The first half had been chaos at times, a match that looked like a compilation of out-takes between two teams trying to stage a serious football match.
The ball was passed aimlessly, or into touch, or to an opponent more times than seemed feasible. There were offenders on either side but Marouane Fellaini stood out for the home team. Liverpool looked the more assured if anything.
Liverpool's first good chance fell to Sterling, played in behind Phil Jones by Adam Lallana, and his shot was saved by De Gea. Within 25 seconds, Liverpool were a goal behind, Antonio Valencia getting away down the right into space, slipping the ball through the legs of Joe Allen and breaking to the touchline. His cut-back to Rooney was dispatched perfectly.
Van Gaal had selected teenager James Wilson in attack and in defence, an injury to Marcos Rojo in training meant that Jones was rushed back into the team. On 23 minutes, Sterling left Jones looking like a man who had forgotten where he had parked his car, turning sharply towards goal and shooting at De Gea's near post. Again the goalkeeper saved.
Mata scurried around trying to get into the game to no avail until, six minutes before half-time, he gambled on a late run to the back post and was rewarded with a cross from Ashley Young that skimmed Van Persie's head. Mata, unmarked and well offside, stooped down to head the ball in.
It had been a half in which none of the big moments had fallen for Rodgers in spite of a performance that had deserved better. He brought on Balotelli for Lallana and his team created chances, but found De Gea in superb form.
The United goalkeeper saved from Sterling for the third time on 51 minutes, after a mistake by Jonny Evans had allowed the Englishman a run on goal. The goalkeeper's best moment was still yet to come.
That was a save from a shot from Balotelli from seven yards that somehow De Gea pushed onto the bar. Earlier, Philippe Coutinho, Liverpool's best player, had skipped past Rooney, unwilling to risk a second booking, and slid the ball through to Sterling who was well-tackled by Jones.
Sterling had jumped back up to his feet and found Balotelli.
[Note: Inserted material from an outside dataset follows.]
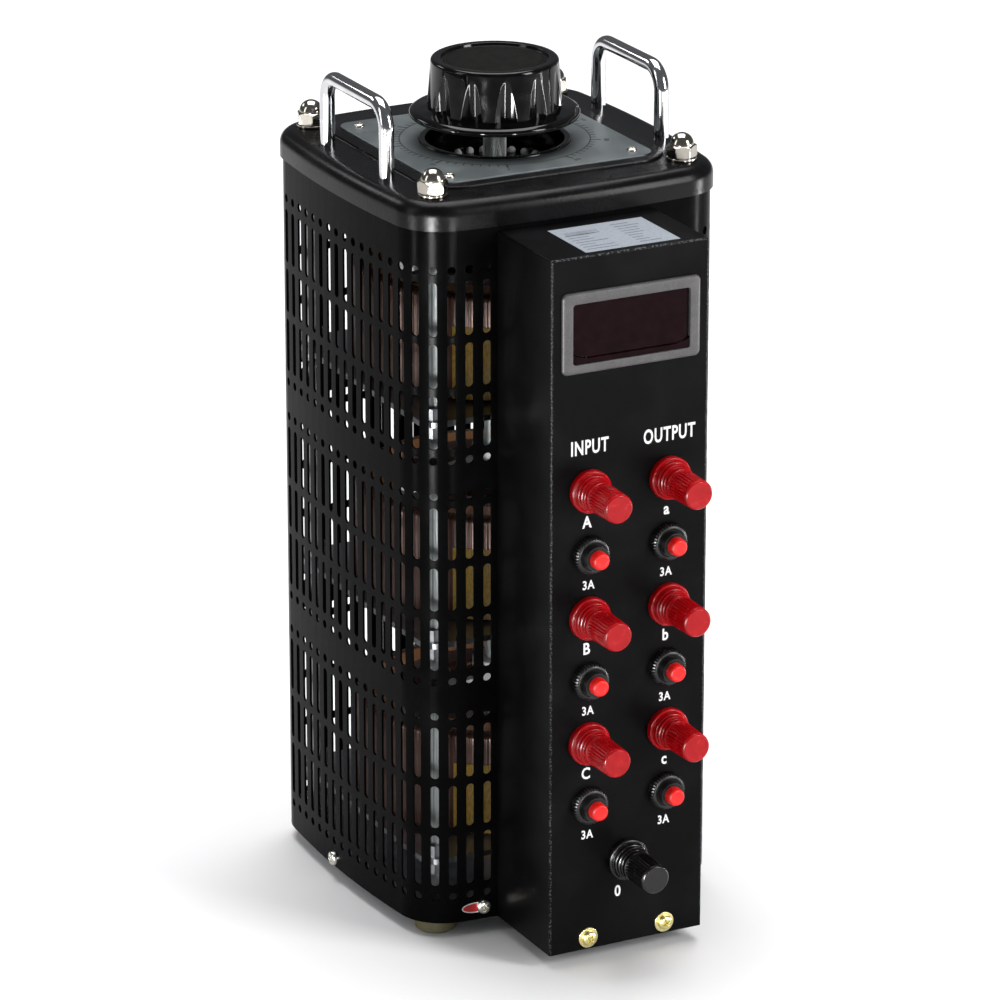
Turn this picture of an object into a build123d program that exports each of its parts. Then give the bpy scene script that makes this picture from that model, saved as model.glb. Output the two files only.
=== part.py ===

De Gea's save felt like a turning point, and so it turned out.
Four minutes later, Liverpool were undone on the counter-attack by United, who were aided by the calamitous defending of Dejan Lovren.
Breaking out from defence, Mata slipped the ball to Rooney whose cross was feebly cleared by the Liverpool defender. Given a second chance, Mata picked out Van Persie to his right and the third goal was dispatched.